* Cross/yen pairs down broadly on profit-taking
* Kiwi falls after Fitch Ratings cuts NZ outlook to negative
* China Q2 GDP up 7.9 pct, matches figure in newspaper report
* Some caution after US lender CIT's talks with govt end
* But CIT's woes seen unlikely to spark strong risk aversion
By Masayuki Kitano
TOKYO, July 16 (Reuters) - The yen rose broadly on Thursday
as traders booked profits in other currencies after their rally
this week, with the New Zealand dollar sliding after Fitch cut
the country's sovereign rating outlook.
The currency market took in its stride data showing that
China's economy grew 7.9 percent in the second quarter from a
year earlier. That was slightly above market expectations but
matched a figure reported by a Chinese newspaper. []

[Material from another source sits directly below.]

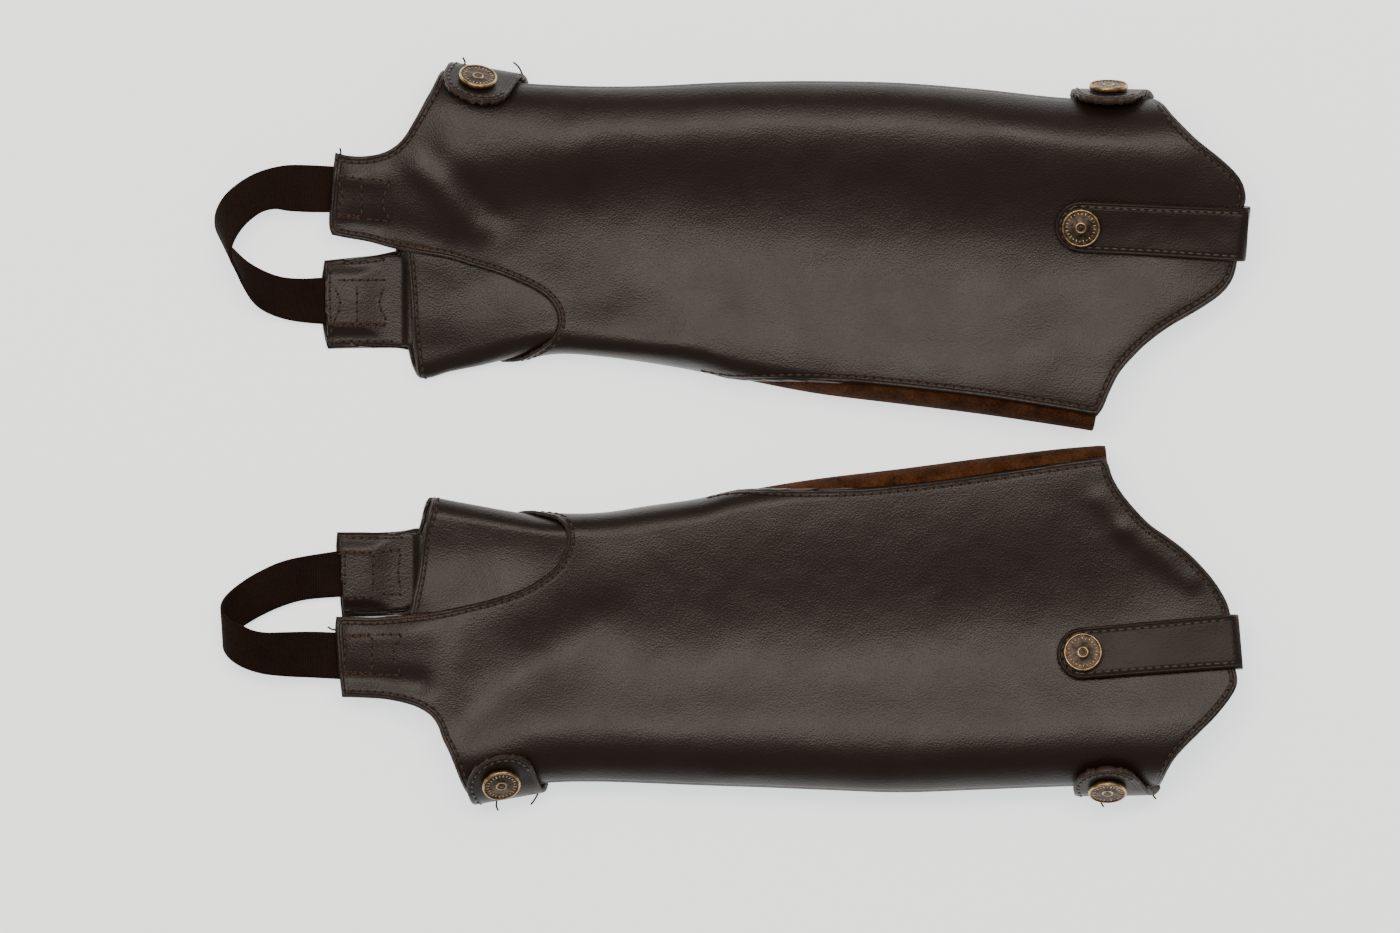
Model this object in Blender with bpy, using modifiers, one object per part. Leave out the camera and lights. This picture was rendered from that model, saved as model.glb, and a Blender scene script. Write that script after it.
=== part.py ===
"""Pair of leather riding gaiters, laid flat side by side with their outer sides up.

Each gaiter is a closed tube of cloth walls around the shape of an empty leg. Its sections run
across the leg, from the zip at the back, over the top, round the front fold and back along the
flat underside. A place on the tube is given by x along the leg, by q round the section and by w
outwards from the leather's outer face:

    q -1..0  lower half of the zip roll      q 2..3  front fold, from the top to the underside
    q  0..1  upper half of the zip roll      q 3..4  flat underside
    q  1..2  top                             q 4..5  the lower zip roll again

Tables are in millimetres. u is the distance from the line between the two gaiters.
"""
import math
from collections import namedtuple

import bpy
import numpy as np
from mathutils import Matrix, Vector
from mathutils.geometry import delaunay_2d_cdt

MM = 0.001

# Walls and gaps
LEATHER = 2.0
SUEDE = 1.6
FACING = 1.6
STRAP = 2.6
TAB = 3.6
ELASTIC = 1.5
TAPE = 0.8
CHAIN = 1.0
PULLER = 0.8
GAP = 0.3
LAP_GAP = 0.9
INSET_GAP = 1.3
TAB_CLEARANCE = 0.8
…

The yen rose broadly, with the euro slipping 0.6 percent to
132.16 yen <EURJPY=R> and the Australian dollar falling 1 percent
to 74.97 yen <AUDJPY=R>.
But given the rebound in U.S. and global shares this week on
the back of better-than-expected results from U.S. firms such as
Intel Corp <INTC.O> and Goldman Sachs <GS.N>, traders said
risk-taking may pick up and eventually drag the yen lower on
crosses.
"Optimism is starting to appear again following U.S.
corporate earnings including a strong result from Intel," said a
trader at a European bank.
"If the market gets past more U.S. earnings announcements
that are on the way, and they are not too bad, yen crosses and
equities could find a solid footing," the trader said.
The low-yielding yen and the safe-haven dollar both tend to
suffer when optimism about the outlook for the global economy
improves, bolstering hopes that investors will start investing in
higher-yielding currencies and assets.
The dollar dipped 0.4 percent to 93.87 yen <JPY=>, but was
well off a 5-month low of 91.73 yen hit on trading platform EBS
earlier this week.
The dollar was mostly higher against currencies other than
the yen. The euro dipped 0.2 percent to $1.4078 <EUR=>, while
sterling eased 0.2 percent to $1.6384 <GBP=D4>.
Akira Hoshino, chief manager in the Bank of Tokyo-Mitsubishi
UFJ's foreign exchange trading department, said the possibility
of risk aversion flaring up again could not be ruled out.
"There are structural bombs that could explode and damage the
economy at some point," Hoshino said, adding that the dollar and
the yen could rise if such risks materialise.
The kiwi dollar fell sharply after ratings agency Fitch
downgraded New Zealand's sovereign outlook to negative, citing a
lofty current account deficit and higher foreign debt
levels.[]
The New Zealand dollar slid 1.4 percent to $0.6398 <NZD=> and
dropped 1.8 percent to 60.06 yen <NZDJPY=R>.
There was some focus on the financial woes of CIT Group Inc
<CIT.N>, a major lender to small- and mid-sized U.S. businesses.
CIT, which ended March with $75.7 billion of assets, said
talks with the government to bail out the company had ended.
[]
CNBC said CIT was likely to file for bankruptcy on Friday,
citing a source close to the company. []
"It is possible that financial markets could move a bit
towards avoiding risk-taking," said Tohru Sasaki, chief foreign
exchange strategist at JPMorgan Chase Bank in Tokyo.
But market players said CIT's troubles were unlikely to lead
to jitters about the health of the broader financial sector, and
that a sharp shift toward risk aversion was unlikely.